▶ **GIVEN INSTRUCTION**: In the entries that follow, identify the line containing "Reconstruct the object" and return it together with all later lines, exactly as they appear.
****
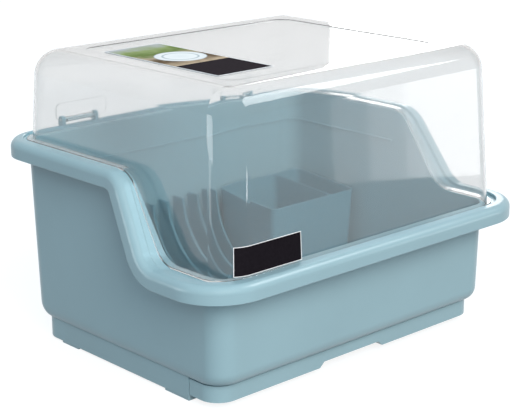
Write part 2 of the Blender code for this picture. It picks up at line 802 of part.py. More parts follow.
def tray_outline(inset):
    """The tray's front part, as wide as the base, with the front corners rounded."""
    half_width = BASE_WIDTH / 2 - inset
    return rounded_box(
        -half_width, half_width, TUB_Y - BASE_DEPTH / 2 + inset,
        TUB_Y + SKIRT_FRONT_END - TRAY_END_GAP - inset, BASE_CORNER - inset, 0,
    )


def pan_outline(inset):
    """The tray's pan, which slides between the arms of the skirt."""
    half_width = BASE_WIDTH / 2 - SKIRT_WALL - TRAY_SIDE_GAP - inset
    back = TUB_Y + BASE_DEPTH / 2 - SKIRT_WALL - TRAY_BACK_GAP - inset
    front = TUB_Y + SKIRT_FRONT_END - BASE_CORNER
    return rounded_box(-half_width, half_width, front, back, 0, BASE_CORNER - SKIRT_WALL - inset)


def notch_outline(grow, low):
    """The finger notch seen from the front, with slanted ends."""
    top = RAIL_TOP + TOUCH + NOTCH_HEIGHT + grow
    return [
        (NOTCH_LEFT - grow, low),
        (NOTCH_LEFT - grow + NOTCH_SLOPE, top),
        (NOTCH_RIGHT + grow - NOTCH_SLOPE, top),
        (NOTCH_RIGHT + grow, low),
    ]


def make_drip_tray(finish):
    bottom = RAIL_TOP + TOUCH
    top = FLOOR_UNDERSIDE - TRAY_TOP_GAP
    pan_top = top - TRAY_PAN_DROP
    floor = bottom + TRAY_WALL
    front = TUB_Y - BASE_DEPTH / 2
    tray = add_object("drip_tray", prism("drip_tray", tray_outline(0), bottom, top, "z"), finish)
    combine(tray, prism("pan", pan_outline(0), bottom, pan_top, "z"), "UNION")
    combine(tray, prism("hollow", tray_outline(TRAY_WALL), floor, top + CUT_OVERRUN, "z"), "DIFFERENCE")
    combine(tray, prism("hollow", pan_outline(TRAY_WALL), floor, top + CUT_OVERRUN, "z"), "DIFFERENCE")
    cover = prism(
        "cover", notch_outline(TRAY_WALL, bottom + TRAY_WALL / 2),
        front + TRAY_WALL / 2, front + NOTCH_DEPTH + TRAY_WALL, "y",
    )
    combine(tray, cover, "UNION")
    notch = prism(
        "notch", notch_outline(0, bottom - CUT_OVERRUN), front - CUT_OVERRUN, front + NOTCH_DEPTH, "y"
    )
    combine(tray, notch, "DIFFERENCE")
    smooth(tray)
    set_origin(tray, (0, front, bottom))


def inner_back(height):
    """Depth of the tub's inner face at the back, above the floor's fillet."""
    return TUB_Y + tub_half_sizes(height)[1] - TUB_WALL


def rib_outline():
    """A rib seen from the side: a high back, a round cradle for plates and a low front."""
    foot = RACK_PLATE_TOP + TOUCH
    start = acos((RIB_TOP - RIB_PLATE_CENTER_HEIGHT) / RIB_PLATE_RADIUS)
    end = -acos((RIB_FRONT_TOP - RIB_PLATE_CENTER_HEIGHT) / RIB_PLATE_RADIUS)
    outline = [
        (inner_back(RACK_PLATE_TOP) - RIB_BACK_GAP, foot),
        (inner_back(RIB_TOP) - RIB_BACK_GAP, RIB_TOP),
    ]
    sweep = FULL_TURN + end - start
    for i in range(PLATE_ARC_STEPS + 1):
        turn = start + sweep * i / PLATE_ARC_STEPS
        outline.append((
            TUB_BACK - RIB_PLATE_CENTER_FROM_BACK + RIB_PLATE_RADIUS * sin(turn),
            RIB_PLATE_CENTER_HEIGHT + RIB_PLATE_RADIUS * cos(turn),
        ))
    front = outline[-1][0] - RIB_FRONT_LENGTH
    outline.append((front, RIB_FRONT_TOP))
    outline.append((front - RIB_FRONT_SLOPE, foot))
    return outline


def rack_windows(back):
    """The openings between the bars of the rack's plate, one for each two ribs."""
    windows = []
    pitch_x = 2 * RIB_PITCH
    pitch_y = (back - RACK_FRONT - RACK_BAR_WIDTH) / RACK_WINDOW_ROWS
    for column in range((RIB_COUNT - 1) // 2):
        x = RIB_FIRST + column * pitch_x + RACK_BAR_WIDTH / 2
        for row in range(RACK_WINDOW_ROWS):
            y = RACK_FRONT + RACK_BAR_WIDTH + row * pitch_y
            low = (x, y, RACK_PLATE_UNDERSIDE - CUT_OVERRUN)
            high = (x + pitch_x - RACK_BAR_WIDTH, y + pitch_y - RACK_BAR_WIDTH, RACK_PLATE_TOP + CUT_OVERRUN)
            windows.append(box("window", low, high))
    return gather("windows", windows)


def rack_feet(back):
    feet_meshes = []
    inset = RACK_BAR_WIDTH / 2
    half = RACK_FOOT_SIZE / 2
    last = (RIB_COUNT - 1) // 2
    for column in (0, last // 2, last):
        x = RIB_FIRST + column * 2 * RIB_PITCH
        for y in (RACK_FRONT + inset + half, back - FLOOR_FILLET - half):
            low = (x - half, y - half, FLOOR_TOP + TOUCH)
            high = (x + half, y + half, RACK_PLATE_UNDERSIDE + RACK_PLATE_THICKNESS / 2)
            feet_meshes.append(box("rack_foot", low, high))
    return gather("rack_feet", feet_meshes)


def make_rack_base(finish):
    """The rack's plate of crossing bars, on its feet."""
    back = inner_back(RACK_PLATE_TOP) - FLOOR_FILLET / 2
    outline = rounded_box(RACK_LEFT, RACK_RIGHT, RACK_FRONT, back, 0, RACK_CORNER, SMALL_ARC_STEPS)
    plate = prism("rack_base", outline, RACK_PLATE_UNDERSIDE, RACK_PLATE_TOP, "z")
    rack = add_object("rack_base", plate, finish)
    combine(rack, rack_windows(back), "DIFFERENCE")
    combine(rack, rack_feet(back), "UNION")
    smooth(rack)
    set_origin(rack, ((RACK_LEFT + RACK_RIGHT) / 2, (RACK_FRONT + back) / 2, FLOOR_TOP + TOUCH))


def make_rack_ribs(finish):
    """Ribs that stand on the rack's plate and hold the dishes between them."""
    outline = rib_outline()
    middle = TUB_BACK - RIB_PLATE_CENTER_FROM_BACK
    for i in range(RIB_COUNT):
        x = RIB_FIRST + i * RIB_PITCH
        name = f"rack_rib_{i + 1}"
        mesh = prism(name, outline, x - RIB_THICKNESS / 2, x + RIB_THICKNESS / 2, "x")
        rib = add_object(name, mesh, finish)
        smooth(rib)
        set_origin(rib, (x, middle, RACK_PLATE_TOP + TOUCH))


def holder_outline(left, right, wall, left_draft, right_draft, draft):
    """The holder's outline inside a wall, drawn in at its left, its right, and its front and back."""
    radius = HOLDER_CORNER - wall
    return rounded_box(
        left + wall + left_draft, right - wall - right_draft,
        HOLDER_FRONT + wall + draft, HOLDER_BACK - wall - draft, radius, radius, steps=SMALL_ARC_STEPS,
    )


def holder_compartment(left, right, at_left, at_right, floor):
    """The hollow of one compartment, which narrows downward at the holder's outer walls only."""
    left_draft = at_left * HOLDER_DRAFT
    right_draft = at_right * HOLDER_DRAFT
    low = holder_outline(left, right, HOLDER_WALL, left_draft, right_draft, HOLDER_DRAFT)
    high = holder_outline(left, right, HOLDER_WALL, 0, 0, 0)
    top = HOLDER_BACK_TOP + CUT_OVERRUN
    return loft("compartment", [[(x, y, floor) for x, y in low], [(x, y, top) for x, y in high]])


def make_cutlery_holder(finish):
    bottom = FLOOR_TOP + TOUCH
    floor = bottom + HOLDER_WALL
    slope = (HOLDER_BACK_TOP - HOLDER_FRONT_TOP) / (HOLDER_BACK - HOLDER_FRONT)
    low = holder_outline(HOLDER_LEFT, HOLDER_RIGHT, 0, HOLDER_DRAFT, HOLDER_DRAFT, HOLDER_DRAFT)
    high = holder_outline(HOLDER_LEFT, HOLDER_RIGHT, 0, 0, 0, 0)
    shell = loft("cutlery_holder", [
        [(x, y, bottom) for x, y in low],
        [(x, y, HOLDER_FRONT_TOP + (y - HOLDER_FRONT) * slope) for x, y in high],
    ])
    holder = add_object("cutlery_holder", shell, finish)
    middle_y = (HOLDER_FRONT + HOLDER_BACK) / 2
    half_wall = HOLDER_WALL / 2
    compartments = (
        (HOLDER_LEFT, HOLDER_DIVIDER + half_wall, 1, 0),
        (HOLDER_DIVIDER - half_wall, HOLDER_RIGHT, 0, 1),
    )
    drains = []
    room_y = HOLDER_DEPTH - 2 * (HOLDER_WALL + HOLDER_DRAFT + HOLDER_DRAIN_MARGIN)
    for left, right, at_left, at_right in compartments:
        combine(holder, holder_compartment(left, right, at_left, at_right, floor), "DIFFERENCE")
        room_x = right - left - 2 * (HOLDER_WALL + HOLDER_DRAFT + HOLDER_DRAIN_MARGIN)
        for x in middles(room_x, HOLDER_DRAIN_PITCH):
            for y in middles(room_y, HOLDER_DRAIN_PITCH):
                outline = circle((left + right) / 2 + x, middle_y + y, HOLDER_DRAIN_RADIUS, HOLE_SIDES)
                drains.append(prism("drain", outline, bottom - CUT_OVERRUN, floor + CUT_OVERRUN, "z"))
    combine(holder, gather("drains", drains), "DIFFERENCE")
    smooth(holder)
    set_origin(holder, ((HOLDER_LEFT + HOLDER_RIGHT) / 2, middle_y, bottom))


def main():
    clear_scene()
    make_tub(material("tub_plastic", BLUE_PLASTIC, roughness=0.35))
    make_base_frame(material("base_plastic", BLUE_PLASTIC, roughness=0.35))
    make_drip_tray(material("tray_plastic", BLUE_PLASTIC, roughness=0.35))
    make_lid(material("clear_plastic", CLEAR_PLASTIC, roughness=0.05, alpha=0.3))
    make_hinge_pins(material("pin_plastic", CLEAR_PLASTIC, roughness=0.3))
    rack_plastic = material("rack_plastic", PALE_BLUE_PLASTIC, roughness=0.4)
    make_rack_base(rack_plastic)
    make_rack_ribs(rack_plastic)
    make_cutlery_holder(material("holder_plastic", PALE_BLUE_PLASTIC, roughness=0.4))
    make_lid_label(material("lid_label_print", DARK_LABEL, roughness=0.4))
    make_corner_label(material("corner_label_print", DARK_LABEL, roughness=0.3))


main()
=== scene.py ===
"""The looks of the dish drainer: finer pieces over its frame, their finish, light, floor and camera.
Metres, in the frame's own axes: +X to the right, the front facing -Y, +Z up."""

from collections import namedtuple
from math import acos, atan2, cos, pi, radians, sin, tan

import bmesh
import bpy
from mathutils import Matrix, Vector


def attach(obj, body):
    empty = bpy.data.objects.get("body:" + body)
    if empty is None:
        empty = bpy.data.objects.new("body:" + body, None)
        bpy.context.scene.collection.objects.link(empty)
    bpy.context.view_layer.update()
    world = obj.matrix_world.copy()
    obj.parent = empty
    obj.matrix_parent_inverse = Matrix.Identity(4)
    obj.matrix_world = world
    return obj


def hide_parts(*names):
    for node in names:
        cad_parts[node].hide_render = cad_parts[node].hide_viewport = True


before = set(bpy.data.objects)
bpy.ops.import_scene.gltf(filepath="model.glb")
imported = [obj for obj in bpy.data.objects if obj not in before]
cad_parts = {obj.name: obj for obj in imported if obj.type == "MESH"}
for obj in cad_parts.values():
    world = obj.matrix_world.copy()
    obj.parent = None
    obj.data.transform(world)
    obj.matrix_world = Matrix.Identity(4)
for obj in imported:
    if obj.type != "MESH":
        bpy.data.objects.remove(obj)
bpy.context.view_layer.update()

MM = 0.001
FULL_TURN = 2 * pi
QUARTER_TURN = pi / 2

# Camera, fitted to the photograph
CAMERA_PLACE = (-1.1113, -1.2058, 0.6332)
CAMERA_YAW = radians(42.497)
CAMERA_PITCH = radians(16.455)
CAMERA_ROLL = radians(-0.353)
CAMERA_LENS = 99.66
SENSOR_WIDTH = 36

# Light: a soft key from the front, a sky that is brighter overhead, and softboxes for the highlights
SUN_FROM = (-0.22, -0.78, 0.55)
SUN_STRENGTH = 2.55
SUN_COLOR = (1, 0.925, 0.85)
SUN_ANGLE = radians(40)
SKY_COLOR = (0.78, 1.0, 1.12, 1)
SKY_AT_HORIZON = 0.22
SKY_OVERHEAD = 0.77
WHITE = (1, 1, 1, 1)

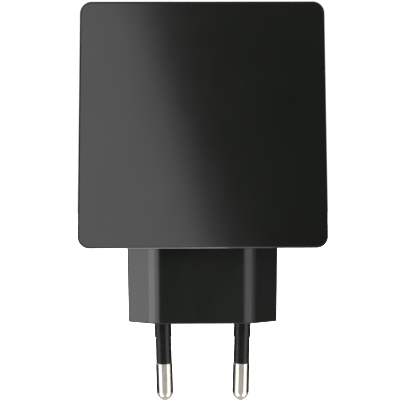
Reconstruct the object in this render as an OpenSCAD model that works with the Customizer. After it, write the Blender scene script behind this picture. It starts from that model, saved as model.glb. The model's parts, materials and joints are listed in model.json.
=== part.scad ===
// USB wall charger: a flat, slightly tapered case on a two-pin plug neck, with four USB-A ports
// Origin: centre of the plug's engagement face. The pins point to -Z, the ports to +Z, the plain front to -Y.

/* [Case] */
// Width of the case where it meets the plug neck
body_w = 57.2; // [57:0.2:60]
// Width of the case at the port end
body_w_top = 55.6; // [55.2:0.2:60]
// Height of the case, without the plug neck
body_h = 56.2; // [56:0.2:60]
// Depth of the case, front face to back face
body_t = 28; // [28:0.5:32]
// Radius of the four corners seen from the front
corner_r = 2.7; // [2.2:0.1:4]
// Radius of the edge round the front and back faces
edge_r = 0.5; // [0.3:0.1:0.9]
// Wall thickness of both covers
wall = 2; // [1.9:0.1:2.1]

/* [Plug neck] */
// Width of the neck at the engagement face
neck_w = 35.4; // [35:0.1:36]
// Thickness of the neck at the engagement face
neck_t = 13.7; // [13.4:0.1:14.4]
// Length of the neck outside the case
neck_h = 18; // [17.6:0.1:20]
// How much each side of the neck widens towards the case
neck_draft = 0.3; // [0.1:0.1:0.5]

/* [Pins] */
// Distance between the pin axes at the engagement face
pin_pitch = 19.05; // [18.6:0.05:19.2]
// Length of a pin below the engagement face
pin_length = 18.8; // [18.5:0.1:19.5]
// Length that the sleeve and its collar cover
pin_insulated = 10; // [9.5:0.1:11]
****
▶ **TASK RESULT**:
Reconstruct the object in this render as an OpenSCAD model that works with the Customizer. After it, write the Blender scene script behind this picture. It starts from that model, saved as model.glb. The model's parts, materials and joints are listed in model.json.
=== part.scad ===
// USB wall charger: a flat, slightly tapered case on a two-pin plug neck, with four USB-A ports
// Origin: centre of the plug's engagement face. The pins point to -Z, the ports to +Z, the plain front to -Y.

/* [Case] */
// Width of the case where it meets the plug neck
body_w = 57.2; // [57:0.2:60]
// Width of the case at the port end
body_w_top = 55.6; // [55.2:0.2:60]
// Height of the case, without the plug neck
body_h = 56.2; // [56:0.2:60]
// Depth of the case, front face to back face
body_t = 28; // [28:0.5:32]
// Radius of the four corners seen from the front
corner_r = 2.7; // [2.2:0.1:4]
// Radius of the edge round the front and back faces
edge_r = 0.5; // [0.3:0.1:0.9]
// Wall thickness of both covers
wall = 2; // [1.9:0.1:2.1]

/* [Plug neck] */
// Width of the neck at the engagement face
neck_w = 35.4; // [35:0.1:36]
// Thickness of the neck at the engagement face
neck_t = 13.7; // [13.4:0.1:14.4]
// Length of the neck outside the case
neck_h = 18; // [17.6:0.1:20]
// How much each side of the neck widens towards the case
neck_draft = 0.3; // [0.1:0.1:0.5]

/* [Pins] */
// Distance between the pin axes at the engagement face
pin_pitch = 19.05; // [18.6:0.05:19.2]
// Length of a pin below the engagement face
pin_length = 18.8; // [18.5:0.1:19.5]
// Length that the sleeve and its collar cover
pin_insulated = 10; // [9.5:0.1:11]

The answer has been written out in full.